— begin —

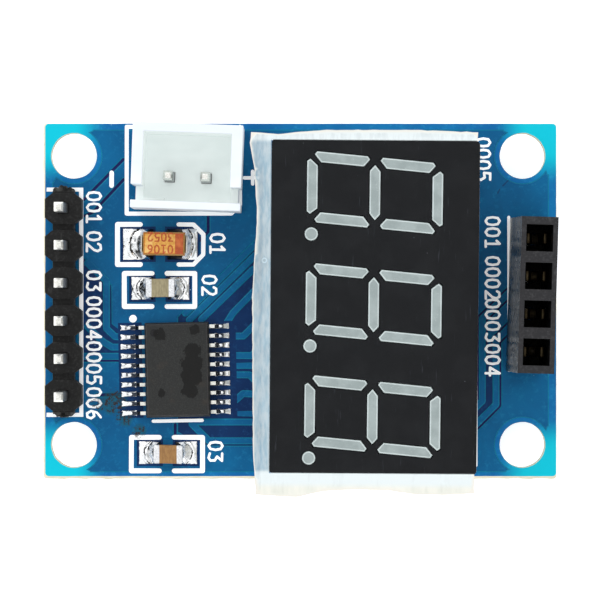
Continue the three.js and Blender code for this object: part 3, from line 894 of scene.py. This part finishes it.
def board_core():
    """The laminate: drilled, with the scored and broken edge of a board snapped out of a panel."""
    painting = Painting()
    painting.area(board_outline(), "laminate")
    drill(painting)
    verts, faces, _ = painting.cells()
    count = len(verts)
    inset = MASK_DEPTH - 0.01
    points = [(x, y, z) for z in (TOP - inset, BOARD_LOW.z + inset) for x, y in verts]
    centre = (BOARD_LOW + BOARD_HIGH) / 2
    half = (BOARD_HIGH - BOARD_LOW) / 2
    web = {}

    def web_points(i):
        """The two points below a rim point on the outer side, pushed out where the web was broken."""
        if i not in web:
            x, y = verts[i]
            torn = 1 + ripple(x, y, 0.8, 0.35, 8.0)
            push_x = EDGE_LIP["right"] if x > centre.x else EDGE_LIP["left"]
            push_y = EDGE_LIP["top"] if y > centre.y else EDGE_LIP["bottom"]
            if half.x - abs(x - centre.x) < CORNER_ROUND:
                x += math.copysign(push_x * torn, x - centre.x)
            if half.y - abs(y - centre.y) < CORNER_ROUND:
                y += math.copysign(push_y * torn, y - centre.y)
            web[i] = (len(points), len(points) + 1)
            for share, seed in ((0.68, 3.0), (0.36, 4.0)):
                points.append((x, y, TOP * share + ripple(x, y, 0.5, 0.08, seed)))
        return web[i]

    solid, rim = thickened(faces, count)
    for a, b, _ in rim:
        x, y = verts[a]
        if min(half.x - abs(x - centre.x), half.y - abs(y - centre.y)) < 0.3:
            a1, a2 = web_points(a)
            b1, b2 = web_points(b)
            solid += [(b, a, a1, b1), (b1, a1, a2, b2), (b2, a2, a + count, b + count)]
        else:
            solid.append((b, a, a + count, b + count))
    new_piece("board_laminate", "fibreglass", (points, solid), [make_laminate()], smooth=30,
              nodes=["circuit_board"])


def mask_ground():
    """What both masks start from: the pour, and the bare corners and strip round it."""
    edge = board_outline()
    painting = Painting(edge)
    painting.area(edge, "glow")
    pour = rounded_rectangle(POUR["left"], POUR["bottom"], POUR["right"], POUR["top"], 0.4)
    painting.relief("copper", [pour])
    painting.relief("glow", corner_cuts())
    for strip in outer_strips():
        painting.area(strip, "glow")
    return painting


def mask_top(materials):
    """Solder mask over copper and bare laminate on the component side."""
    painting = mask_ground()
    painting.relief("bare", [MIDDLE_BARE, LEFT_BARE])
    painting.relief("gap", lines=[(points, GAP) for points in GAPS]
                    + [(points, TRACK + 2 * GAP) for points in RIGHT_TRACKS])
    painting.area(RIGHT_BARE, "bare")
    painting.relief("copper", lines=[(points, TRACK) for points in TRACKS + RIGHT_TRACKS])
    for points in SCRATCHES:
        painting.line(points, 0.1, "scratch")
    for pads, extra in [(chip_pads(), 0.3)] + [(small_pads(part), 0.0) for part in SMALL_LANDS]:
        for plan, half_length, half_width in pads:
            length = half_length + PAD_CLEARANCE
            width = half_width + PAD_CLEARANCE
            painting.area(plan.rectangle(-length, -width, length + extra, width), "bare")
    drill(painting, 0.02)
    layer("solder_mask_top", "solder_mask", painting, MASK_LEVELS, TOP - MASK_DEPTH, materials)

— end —

■ Your objective
Would you give the material above again, complete and exact?

■ Solution to the problem
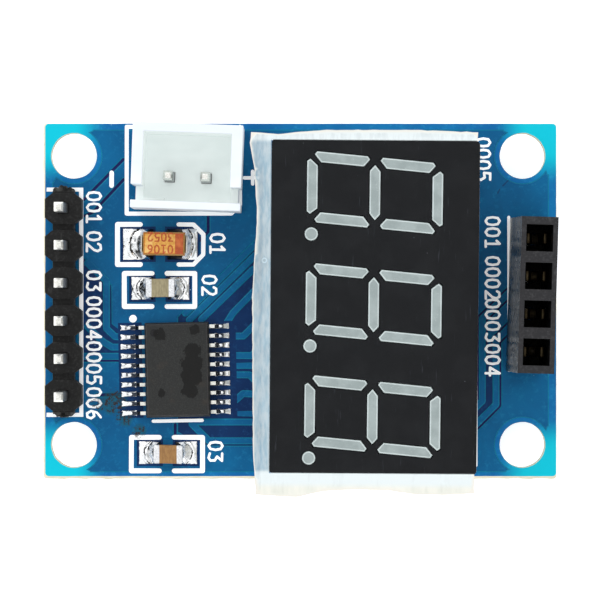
Continue the three.js and Blender code for this object: part 3, from line 894 of scene.py. This part finishes it.
def board_core():
    """The laminate: drilled, with the scored and broken edge of a board snapped out of a panel."""
    painting = Painting()
    painting.area(board_outline(), "laminate")
    drill(painting)
    verts, faces, _ = painting.cells()
    count = len(verts)
    inset = MASK_DEPTH - 0.01
    points = [(x, y, z) for z in (TOP - inset, BOARD_LOW.z + inset) for x, y in verts]
    centre = (BOARD_LOW + BOARD_HIGH) / 2
    half = (BOARD_HIGH - BOARD_LOW) / 2
    web = {}

    def web_points(i):
        """The two points below a rim point on the outer side, pushed out where the web was broken."""
        if i not in web:
            x, y = verts[i]
            torn = 1 + ripple(x, y, 0.8, 0.35, 8.0)
            push_x = EDGE_LIP["right"] if x > centre.x else EDGE_LIP["left"]
            push_y = EDGE_LIP["top"] if y > centre.y else EDGE_LIP["bottom"]
            if half.x - abs(x - centre.x) < CORNER_ROUND:
                x += math.copysign(push_x * torn, x - centre.x)
            if half.y - abs(y - centre.y) < CORNER_ROUND:
                y += math.copysign(push_y * torn, y - centre.y)
            web[i] = (len(points), len(points) + 1)
            for share, seed in ((0.68, 3.0), (0.36, 4.0)):
                points.append((x, y, TOP * share + ripple(x, y, 0.5, 0.08, seed)))
        return web[i]

    solid, rim = thickened(faces, count)
    for a, b, _ in rim:
        x, y = verts[a]
        if min(half.x - abs(x - centre.x), half.y - abs(y - centre.y)) < 0.3:
            a1, a2 = web_points(a)
            b1, b2 = web_points(b)
            solid += [(b, a, a1, b1), (b1, a1, a2, b2), (b2, a2, a + count, b + count)]
        else:
            solid.append((b, a, a + count, b + count))
    new_piece("board_laminate", "fibreglass", (points, solid), [make_laminate()], smooth=30,
              nodes=["circuit_board"])


def mask_ground():
    """What both masks start from: the pour, and the bare corners and strip round it."""
    edge = board_outline()
    painting = Painting(edge)
    painting.area(edge, "glow")
    pour = rounded_rectangle(POUR["left"], POUR["bottom"], POUR["right"], POUR["top"], 0.4)
    painting.relief("copper", [pour])
    painting.relief("glow", corner_cuts())
    for strip in outer_strips():
        painting.area(strip, "glow")
    return painting


def mask_top(materials):
    """Solder mask over copper and bare laminate on the component side."""
    painting = mask_ground()
    painting.relief("bare", [MIDDLE_BARE, LEFT_BARE])
    painting.relief("gap", lines=[(points, GAP) for points in GAPS]
                    + [(points, TRACK + 2 * GAP) for points in RIGHT_TRACKS])
    painting.area(RIGHT_BARE, "bare")
    painting.relief("copper", lines=[(points, TRACK) for points in TRACKS + RIGHT_TRACKS])
    for points in SCRATCHES:
        painting.line(points, 0.1, "scratch")
    for pads, extra in [(chip_pads(), 0.3)] + [(small_pads(part), 0.0) for part in SMALL_LANDS]:
        for plan, half_length, half_width in pads:
            length = half_length + PAD_CLEARANCE
            width = half_width + PAD_CLEARANCE
            painting.area(plan.rectangle(-length, -width, length + extra, width), "bare")
    drill(painting, 0.02)
    layer("solder_mask_top", "solder_mask", painting, MASK_LEVELS, TOP - MASK_DEPTH, materials)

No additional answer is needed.